I thought about the fabulous dimensions of the eternal city described in the Book of Revelation, with twelve foundations—one for each of the Lord’s twelve disciples. I thought about those twelve original disciples or apostles (“messengers”), one for each of the twelve tribes of Israel. An unqualified dozen they were! And then I thought about Paul, the odd man out, the thirteenth and most unlikely and most renowned apostle, a student of the great rabbi Gamaliel, “a Hebrew of Hebrews … circumcised the eighth day … a Pharisee” (Philippians 3:5), sent as an ambassador for Christ, not to his own beloved kin but to the uncircumcised Gentiles—sent like Jonah to idolators who couldn’t have cared less about his pedigree.
Which brings us back to the man who crossed King David Street.
Anthropologists say that Native Americans probably came from the region of Mongolia and, considering that there are more horses in Mongolia than humans, it’s no surprise. Only a tiny percentage of Native Americans follow Jesus today, but Mongolia was virtually untouched by the good news of salvation until 1990, when a group of Native American believers entered Mongolia as tourists and started baptizing people (read the article)…

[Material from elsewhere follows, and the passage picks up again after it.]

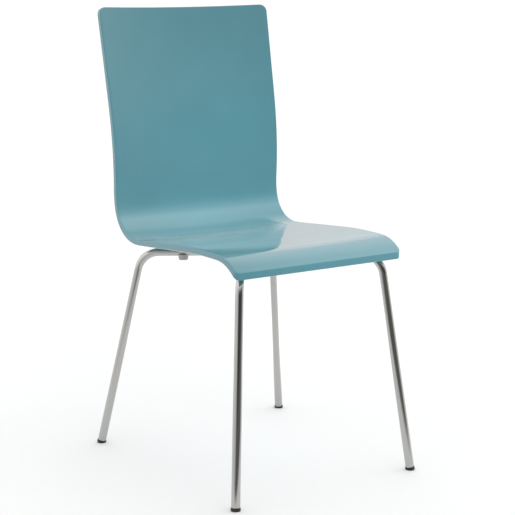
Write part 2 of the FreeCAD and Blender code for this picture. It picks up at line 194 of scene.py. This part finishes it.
def corner_rows(radius, count):
    """Distances from an end, and how far the outline is drawn in there, round one corner."""
    angle = np.linspace(0, math.pi / 2, count)
    return radius * (1 - np.cos(angle)), radius * (1 - np.sin(angle))


def shell_outline(shell):
    """Rows of the shell's flat face: their lengths and half widths."""
    start, end = EDGE_ROUND, SHELL_LENGTH - EDGE_ROUND
    lip_in, lip_cut = corner_rows(LIP_CORNER - EDGE_ROUND, LIP_CORNER_POINTS)
    top_in, top_cut = corner_rows(TOP_CORNER - EDGE_ROUND, TOP_CORNER_POINTS)
    between = np.linspace(start + lip_in[-1], end - top_in[-1], ALONG_POINTS)[1:-1]
    lengths = np.concatenate([start + lip_in, between, end - top_in[::-1]])
    cuts = np.concatenate([lip_cut, np.zeros(len(between)), top_cut[::-1]])
    return lengths, shell.half_width(lengths) - EDGE_ROUND - cuts


def rim_profile():
    """Steps round the shell's edge, from the top face to the underside: outward and depth."""
    turn = np.linspace(0, math.pi / 2, 6)[1:]
    out = EDGE_ROUND * np.sin(turn)
    down = EDGE_ROUND * (1 - np.cos(turn))
    walls = np.linspace(EDGE_ROUND, SHELL_THICKNESS - EDGE_ROUND, 5)[1:-1]
    outward = np.concatenate([out, np.full(len(walls), EDGE_ROUND), out[::-1]])
    depth = np.concatenate([down, walls, SHELL_THICKNESS - down[::-1]])
    return list(zip(outward, depth))


def loop_indices(rows, columns):
    """The grid's border, walked once round."""
    near = [(0, c) for c in range(columns)]
    right = [(r, columns - 1) for r in range(1, rows)]
    far = [(rows - 1, c) for c in range(columns - 2, -1, -1)]
    left = [(r, 0) for r in range(rows - 2, 0, -1)]
    return np.array([r * columns + c for r, c in near + right + far + left])


def make_shell_mesh():
    shell = Shell()
    lengths, halves = shell_outline(shell)
    columns = ACROSS_POINTS
    rows = len(lengths)
    share = np.linspace(-1, 1, columns)
    across = (halves[:, None] * share[None, :]).ravel()
    along = np.repeat(lengths, columns)
    border = loop_indices(rows, columns)

    ring = np.stack([across[border], along[border]], axis=-1)
    tangent = np.roll(ring, -1, axis=0) - np.roll(ring, 1, axis=0)
    outward = np.stack([tangent[:, 1], -tangent[:, 0]], axis=-1)
    outward /= np.linalg.norm(outward, axis=1)[:, None]

    flat = [np.stack([across, along], axis=-1)]
    depths = [np.zeros(len(across))]
    rings = [border]
    start = len(across)
    for out, depth in rim_profile()[:-1]:
        flat.append(ring + outward * out)
        depths.append(np.full(len(border), depth))
        rings.append(np.arange(start, start + len(border)))
        start += len(border)
    flat.append(flat[0])
    depths.append(np.full(len(across), SHELL_THICKNESS))
    rings.append(border + start)

    flat = np.concatenate(flat)
    depths = np.concatenate(depths)
    points = shell.point(flat[:, 0], flat[:, 1], depths)

    corner = (np.arange(rows - 1)[:, None] * columns + np.arange(columns - 1)[None, :]).ravel()
    quads = np.stack([corner, corner + 1, corner + columns + 1, corner + columns], axis=-1)
    faces = [quads, quads[:, ::-1] + start]
    for upper, lower in zip(rings, rings[1:]):
        faces.append(np.stack([upper, lower, np.roll(lower, -1), np.roll(upper, -1)], axis=-1))
    faces = np.concatenate(faces)

    mesh = bpy.data.meshes.new("seat_shell_lacquered")
    mesh.from_pydata(points.tolist(), [], faces.tolist())
    mesh.validate()
    developed = mesh.uv_layers.new(name="developed")
    uv = flat[np.array([loop.vertex_index for loop in mesh.loops])]
    developed.data.foreach_set("uv", uv.ravel())
    mesh.shade_smooth()
    mesh.update()
    return mesh


# ---------------------------------------------------------------- materials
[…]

Mongolia will never be the same again, thanks to those Native American believers, and the ancient Messianic prophecy rings true:
‘It is too small a thing that you should be My Servant to raise up the tribes of Jacob, and to restore the preserved ones of Israel; I will also give You as a light to the Gentiles, that You should be My salvation to the ends of the earth.'” Thus says the Lord, the Redeemer of Israel, their Holy One, to Him whom man despises, to Him whom the nation abhors, to the Servant of rulers: “Kings shall see and arise, princes also shall worship, because of the Lord who is faithful, the Holy one of Israel, and He has chosen You.”–Isaiah 49:6-7 NKJV
Who says the number thirteen is unlucky?